CHALLENGE — Return only the lines from the top of the material through the line marked by "const ROOT = new", unaltered.

========

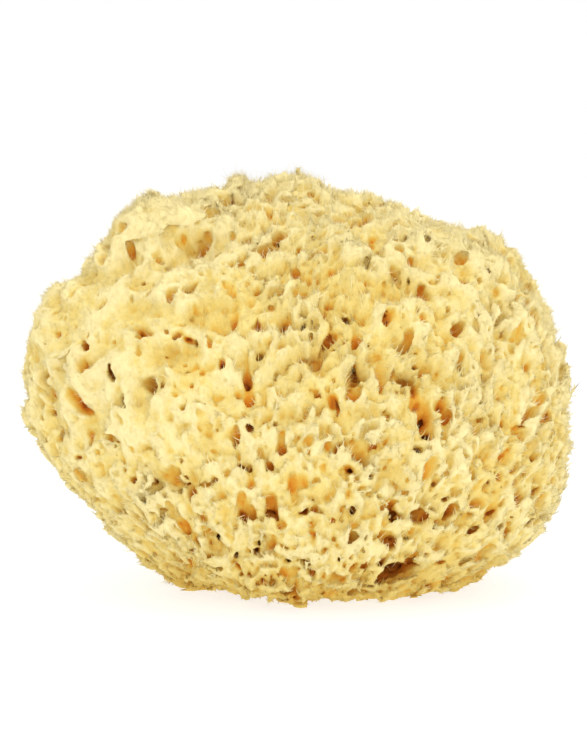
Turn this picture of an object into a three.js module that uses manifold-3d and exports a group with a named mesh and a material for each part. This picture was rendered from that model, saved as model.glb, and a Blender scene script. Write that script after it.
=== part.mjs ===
// Sea sponge, a dried natural bath sponge of the honeycomb kind, grown as one piece.
//
// Millimetres, +Z up. The sponge stands on the flat face where it was cut from the rock, and its
// broad side faces -Y. The skin is a smooth union of rounded lobes. The larger canals are real
// holes: they slant down and inwards, because the fibres fan out from the root under the sponge.

import * as THREE from "three";
import { mergeVertices } from "three/addons/utils/BufferGeometryUtils.js";
import Module from "manifold-3d";

const wasm = await Module();
wasm.setup();

// Driving dimensions.
const WIDTH = 152;
const DEPTH = 118;
const HEIGHT = 115;
const SKIN_DETAIL = 15; // each of the 20 starting faces becomes (SKIN_DETAIL + 1) squared
const BLEND = 9; // how far neighbouring lobes melt into each other
const BLEND_INSET = 0.55 * BLEND; // takes back what the melting adds to the lobes' size
const RELIEF = 1.1; // height of the low swellings all over the skin
const RELIEF_LENGTH = 17; // from one swelling to the next
const CANAL_SIDES = 9;
const CANAL_INWARDS = 1.3; // how much a canal points at the heart, against 1 for along the fibres
const HALVINGS = 40; // steps of the search for the skin

const HEART = new THREE.Vector3(0, 0, 54); // every part of the skin is in sight of it
const ROOT = new THREE.Vector3(-4, 6, -26); // where the fibres fan out from

// Lobes: centre, then half sizes along X, Y and Z.
const LOBES = [
  { name: "body", at: [2, 0, 53], half: [64, 50, 45] },
  { name: "crown", at: [0, 4, 83], half: [24, 28, 28] },
  { name: "crown_right", at: [21, -4, 78], half: [24, 30, 22] },
  { name: "left_shoulder", at: [-41, -2, 81], half: [15, 22, 21] },
  { name: "left_cheek", at: [-49, 0, 55], half: [25, 36, 26] },
  { name: "left_low", at: [-36, -2, 33], half: [25, 29, 18] },
  { name: "right_shoulder", at: [45, 2, 67], half: [27, 33, 24] },
  { name: "right_cheek", at: [46, -2, 43], half: [29, 38, 29] },
  { name: "right_low", at: [43, -4, 26], half: [25, 29, 17] },
  { name: "foot", at: [9, 0, 15], half: [49, 39, 26] },
  { name: "front_low", at: [6, -30, 36], half: [40, 25, 27] },
  { name: "front_left", at: [-30, -30, 50], half: [26, 24, 25] },
  { name: "front_high", at: [22, -31, 64], half: [26, 23, 24] },
  { name: "back_left", at: [-24, 34, 56], half: [31, 22, 29] },
  { name: "back_right", at: [28, 33, 46], half: [30, 23, 28] },
];

// Canals that show as dark holes: where the mouth lies seen along Y, its radius and its depth.
const FRONT_CANALS = [
  { x: -38, z: 61, radius: 2.6, depth: 15 },
  { x: -46, z: 58, radius: 2.0, depth: 11 },
  { x: -31, z: 75, radius: 1.4, depth: 10 },
  { x: -9, z: 71, radius: 2.2, depth: 12 },
  { x: -1.5, z: 76, radius: 2.5, depth: 15 },
  { x: 6, z: 75.5, radius: 2.1, depth: 13 },
  { x: 18, z: 74, radius: 1.9, depth: 11 },
  { x: 0.5, z: 64, radius: 1.8, depth: 12 },
  { x: 16, z: 65, radius: 2.0, depth: 12 },
  { x: 32, z: 65, radius: 3.0, depth: 14 },
  { x: 33, z: 88, radius: 2.2, depth: 10 },
  { x: 50, z: 63, radius: 2.0, depth: 12 },
  { x: 33, z: 48, radius: 2.4, depth: 15 },
  { x: 55, z: 48.5, radius: 2.0, depth: 11 },
  { x: 25, z: 29, radius: 2.4, depth: 14 },
  { x: 33, z: 27, radius: 2.9, depth: 9 },
  { x: -14, z: 43, radius: 1.9, depth: 12 },
  { x: -39, z: 37.5, radius: 1.9, depth: 10 },
  { x: -5, z: 30, radius: 1.9, depth: 12 },
  { x: 2, z: 16, radius: 2.3, depth: 12 },
  { x: -16, z: 104, radius: 2.8, depth: 9 },
];
const BACK_CANALS = [
  { x: -48, z: 66, radius: 2.4, depth: 13 },
  { x: -30, z: 82, radius: 2.2, depth: 11 },
  { x: -22, z: 48, radius: 2.7, depth: 14 },
  { x: -4, z: 68, radius: 2.3, depth: 13 },
  { x: 10, z: 92, radius: 2.5, depth: 11 },
  { x: 16, z: 40, radius: 2.5, depth: 14 },
  { x: 34, z: 66, radius: 2.6, depth: 13 },
  { x: 48, z: 42, radius: 2.1, depth: 11 },
];

const lobes = LOBES.map((lobe) => ({
  at: new THREE.Vector3(...lobe.at),
  half: new THREE.Vector3(...lobe.half),
}));

// Signed distance to one lobe, exact enough near its surface.
function lobeDistance(point, lobe) {
  const away = point.clone().sub(lobe.at).divide(lobe.half);
  const steep = away.clone().divide(lobe.half);
  const reach = away.length();
  return reach > 0 ? (reach * (reach - 1)) / steep.length() : -Math.min(...lobe.half);
}

// Low swellings, made of three slanting waves whose lengths share no common step.
function relief(point) {
  const turn = (2 * Math.PI) / RELIEF_LENGTH;
  const across = Math.sin(turn * (0.9 * point.x + 0.35 * point.z) + 0.7);
  const along = Math.sin(turn * (0.8 * point.z - 0.5 * point.y) + 2.1);
  const askew = Math.sin(turn * (0.7 * point.y + 0.6 * point.x) + 4.4);
  return RELIEF * (across * along + askew * across + along * askew);
}

// Signed distance to the skin: negative inside.
function skinDistance(point) {
  const closeness = lobes.reduce((sum, lobe) => sum + Math.exp(-lobeDistance(point, lobe) / BLEND), 0);
  return BLEND_INSET - BLEND * Math.log(closeness) - relief(point);
}

// How far to go from a point inside, along a direction, to reach the skin.
function distanceToSkin(from, direction) {
  let inside = 0;
  let outside = 2 * WIDTH;
  for (let step = 0; step < HALVINGS; step += 1) {
    const middle = (inside + outside) / 2;
    if (skinDistance(from.clone().addScaledVector(direction, middle)) < 0) inside = middle;
    else outside = middle;
  }
  return inside;
}

function solidOf(geometry) {
  const bare = geometry.clone();
  bare.deleteAttribute("normal");
  bare.deleteAttribute("uv");
  const merged = mergeVertices(bare, 1e-4);
  return new wasm.Manifold(
    new wasm.Mesh({
      numProp: 3,
      vertProperties: merged.attributes.position.array,
      triVerts: new Uint32Array(merged.index.array),
    }),
  );
}

function geometryOf(solid) {
  const mesh = solid.getMesh();
  const geometry = new THREE.BufferGeometry();
  geometry.setAttribute("position", new THREE.BufferAttribute(mesh.vertProperties, 3));
  geometry.setIndex(new THREE.BufferAttribute(mesh.triVerts, 1));
  return geometry;
}

// The whole skin as a closed ball of facets, each corner pushed out from the heart.
function skinGeometry() {
  const ball = new THREE.IcosahedronGeometry(1, SKIN_DETAIL);
  const corners = ball.attributes.position;
  const direction = new THREE.Vector3();
  for (let i = 0; i < corners.count; i += 1) {
    direction.fromBufferAttribute(corners, i).normalize();
    const reach = distanceToSkin(HEART, direction);
    corners.setXYZ(i, ...HEART.clone().addScaledVector(direction, reach));
  }
  return ball;
}

// Everything under the cut at z = 0.
function rockGeometry() {
  return new THREE.BoxGeometry(2 * WIDTH, 2 * DEPTH, HEIGHT).translate(0, 0, -HEIGHT / 2);
}

// One canal: a round hole that narrows to a blunt end. It starts just outside the skin.
function canalGeometry(canal, side) {
  const start = new THREE.Vector3(canal.x, 0, canal.z);
  const outwards = new THREE.Vector3(0, side, 0);
  const mouth = start.clone().addScaledVector(outwards, distanceToSkin(start, outwards));
  const fibres = mouth.clone().sub(ROOT).normalize();
  const fromHeart = mouth.clone().sub(HEART).normalize();
  const axis = fibres.add(fromHeart.multiplyScalar(CANAL_INWARDS)).normalize();
  const lead = 3 * canal.radius;
  const profile = [
    new THREE.Vector2(0, -canal.depth),
    new THREE.Vector2(0.45 * canal.radius, -0.93 * canal.depth),
    new THREE.Vector2(0.8 * canal.radius, -0.5 * canal.depth),
    new THREE.Vector2(1.15 * canal.radius, lead),
    new THREE.Vector2(0, lead),
  ];
  const hole = new THREE.LatheGeometry(profile, CANAL_SIDES);
  const turn = new THREE.Quaternion().setFromUnitVectors(new THREE.Vector3(0, 1, 0), axis);
  return hole.applyQuaternion(turn).translate(...mouth);
}

function spongeGeometry() {
  let solid = solidOf(skinGeometry()).subtract(solidOf(rockGeometry()));
  for (const canal of FRONT_CANALS) solid = solid.subtract(solidOf(canalGeometry(canal, -1)));
  for (const canal of BACK_CANALS) solid = solid.subtract(solidOf(canalGeometry(canal, 1)));
  return geometryOf(solid);
}

// Brings the box to its stated size, with the origin at the middle of its underside.
function fitted(geometry) {
  geometry.computeBoundingBox();
  const { min, max } = geometry.boundingBox;
  geometry.translate(-(min.x + max.x) / 2, -(min.y + max.y) / 2, -min.z);
  geometry.scale(WIDTH / (max.x - min.x), DEPTH / (max.y - min.y), HEIGHT / (max.z - min.z));
  return geometry;
}

const spongin = new THREE.MeshStandardMaterial({ color: 0xe8cf88, roughness: 0.9, metalness: 0 });
const sponge = new THREE.Mesh(fitted(spongeGeometry()), spongin);
sponge.name = "sponge";

const part = new THREE.Group();
part.add(sponge);

export default part;
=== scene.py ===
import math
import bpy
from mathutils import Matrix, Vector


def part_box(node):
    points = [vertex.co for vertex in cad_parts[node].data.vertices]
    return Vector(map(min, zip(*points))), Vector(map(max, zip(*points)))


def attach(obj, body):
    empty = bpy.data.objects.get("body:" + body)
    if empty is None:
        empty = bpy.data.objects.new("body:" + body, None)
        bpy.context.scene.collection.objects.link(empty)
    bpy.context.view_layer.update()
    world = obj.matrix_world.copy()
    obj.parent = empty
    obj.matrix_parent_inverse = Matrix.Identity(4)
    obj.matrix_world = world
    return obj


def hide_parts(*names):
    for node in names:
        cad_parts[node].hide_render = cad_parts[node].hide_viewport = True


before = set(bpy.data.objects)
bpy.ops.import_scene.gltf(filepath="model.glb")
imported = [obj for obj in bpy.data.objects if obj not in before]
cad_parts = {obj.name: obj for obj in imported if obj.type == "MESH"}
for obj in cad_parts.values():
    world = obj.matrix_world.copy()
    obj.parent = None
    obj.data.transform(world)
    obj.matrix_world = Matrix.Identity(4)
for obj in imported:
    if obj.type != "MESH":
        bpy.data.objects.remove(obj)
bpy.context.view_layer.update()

# A dried natural bath sponge of the honeycomb kind, standing on its flat cut face.
#
# No mesh operator grows a skeleton of joined cells, so the sponge is carved as its cells grew: the CAD
# sponge gives a solid of distances, slanting cells, canals and pores are taken out of it one by one, and
# what is left between them is meshed. Lengths are in millimetres until a mesh is made of them.

from concurrent.futures import ThreadPoolExecutor

import bmesh
import bpy
import numpy as np
import openvdb
from mathutils import Vector

MM = 0.001
STEP = 0.5  # edge of one voxel
COARSE = 2.5  # edge of one cell of the smooth fields that the voxels read
MARGIN = 5.0  # free room round the sponge
KNOWN = 25  # how far from the CAD sponge's skin its distances are worked out
FAR = 9.0  # stands for anything further away than matters
DEEPEST = 14  # no streak is needed deeper than this under the skin
PROUDEST = 4  # or further outside it

ROOT = np.array([-4.0, 6.0, -26.0])  # where the fibres fan out from, under the sponge
FAN_REACH = 85.0  # distance from the root at which a cell has its stated width
FAN_STRETCH = 0.36  # width of a cell against its length along the fibres
SKIN_TRIANGLES = 196_000
SEED = 7  # of whatever is placed one by one; each smooth field has a seed of its own


# ---------------------------------------------------------------- the solid of distances

LOWEST, HIGHEST = (np.array(corner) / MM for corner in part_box("sponge"))
CORNER = np.floor((LOWEST - MARGIN) / COARSE) * COARSE
SHAPE = tuple(np.ceil((HIGHEST - LOWEST + 2 * MARGIN + COARSE) / STEP).astype(int))
AXES = [CORNER[k] + STEP * np.arange(SHAPE[k], dtype=np.float32) for k in range(3)]
LATTICE = [int((SHAPE[k] - 1) * STEP / COARSE) + 4 for k in range(3)]


def spline_shares(count, spacing):
    """Where each voxel along one axis lies in a lattice, and how the four points round it share in it."""
    at = np.arange(count) * STEP / spacing
    cell = np.floor(at).astype(int)
    part = (at - cell).astype(np.float32)
    second = 3 * part**3 - 6 * part**2 + 4
    third = 1 + 3 * part + 3 * part**2 - 3 * part**3
    return cell, [share / 6 for share in ((1 - part) ** 3, second, third, part**3)]


def spread(lattice, spacing):
    """A lattice's values as one smooth field over all voxels. It starts one spacing before the corner."""
    field = lattice.astype(np.float32)
    for axis in (2, 1, 0):
        cell, shares = spline_shares(SHAPE[axis], spacing)
        form = [-1 if k == axis else 1 for k in range(3)]
        wider = 0
        for k, share in enumerate(shares):
            wider = wider + field.take(cell + k, axis) * share.reshape(form)
        field = wider
    return field


def lumps(length, seed):
    """Smooth random swellings about so far apart, with a spread of 1."""
    sizes = [spline_shares(SHAPE[k], length)[0][-1] + 4 for k in range(3)]
    field = spread(np.random.default_rng(seed).standard_normal(sizes), length)
    return field / field[::7, ::7, ::7].std()


def lattice_places():
    """Where the coarse lattice's points lie."""
    return np.meshgrid(*(CORNER[k] + COARSE * (np.arange(LATTICE[k]) - 1) for k in range(3)), indexing="ij")


def cad_distance():
    """Signed distance to the CAD sponge on the coarse lattice, negative inside."""
    shape = bmesh.new()
    shape.from_mesh(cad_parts["sponge"].data)
    bmesh.ops.remove_doubles(shape, verts=shape.verts, dist=MM * 0.001)
    corners = np.array([corner.co for corner in shape.verts], np.float32) / MM
    faces = np.array([[corner.index for corner in face.verts] for face in shape.faces], np.uint32)
    shape.free()
    solid = openvdb.FloatGrid.createLevelSetFromPolygons(
        corners,
        triangles=faces,
        transform=openvdb.createLinearTransform(voxelSize=COARSE),
        halfWidth=KNOWN / COARSE,
    )
    distance = np.zeros(LATTICE, np.float32)
    first = np.round(CORNER / COARSE).astype(int) - 1
    solid.copyToArray(distance, ijk=tuple(int(i) for i in first))
    return distance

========

REPLY —
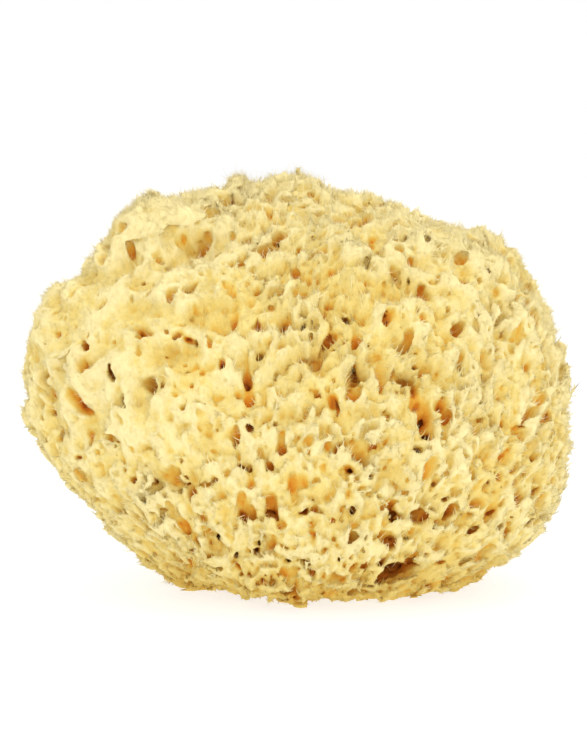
Turn this picture of an object into a three.js module that uses manifold-3d and exports a group with a named mesh and a material for each part. This picture was rendered from that model, saved as model.glb, and a Blender scene script. Write that script after it.
=== part.mjs ===
// Sea sponge, a dried natural bath sponge of the honeycomb kind, grown as one piece.
//
// Millimetres, +Z up. The sponge stands on the flat face where it was cut from the rock, and its
// broad side faces -Y. The skin is a smooth union of rounded lobes. The larger canals are real
// holes: they slant down and inwards, because the fibres fan out from the root under the sponge.

import * as THREE from "three";
import { mergeVertices } from "three/addons/utils/BufferGeometryUtils.js";
import Module from "manifold-3d";

const wasm = await Module();
wasm.setup();

// Driving dimensions.
const WIDTH = 152;
const DEPTH = 118;
const HEIGHT = 115;
const SKIN_DETAIL = 15; // each of the 20 starting faces becomes (SKIN_DETAIL + 1) squared
const BLEND = 9; // how far neighbouring lobes melt into each other
const BLEND_INSET = 0.55 * BLEND; // takes back what the melting adds to the lobes' size
const RELIEF = 1.1; // height of the low swellings all over the skin
const RELIEF_LENGTH = 17; // from one swelling to the next
const CANAL_SIDES = 9;
const CANAL_INWARDS = 1.3; // how much a canal points at the heart, against 1 for along the fibres
const HALVINGS = 40; // steps of the search for the skin

const HEART = new THREE.Vector3(0, 0, 54); // every part of the skin is in sight of it
const ROOT = new THREE.Vector3(-4, 6, -26); // where the fibres fan out from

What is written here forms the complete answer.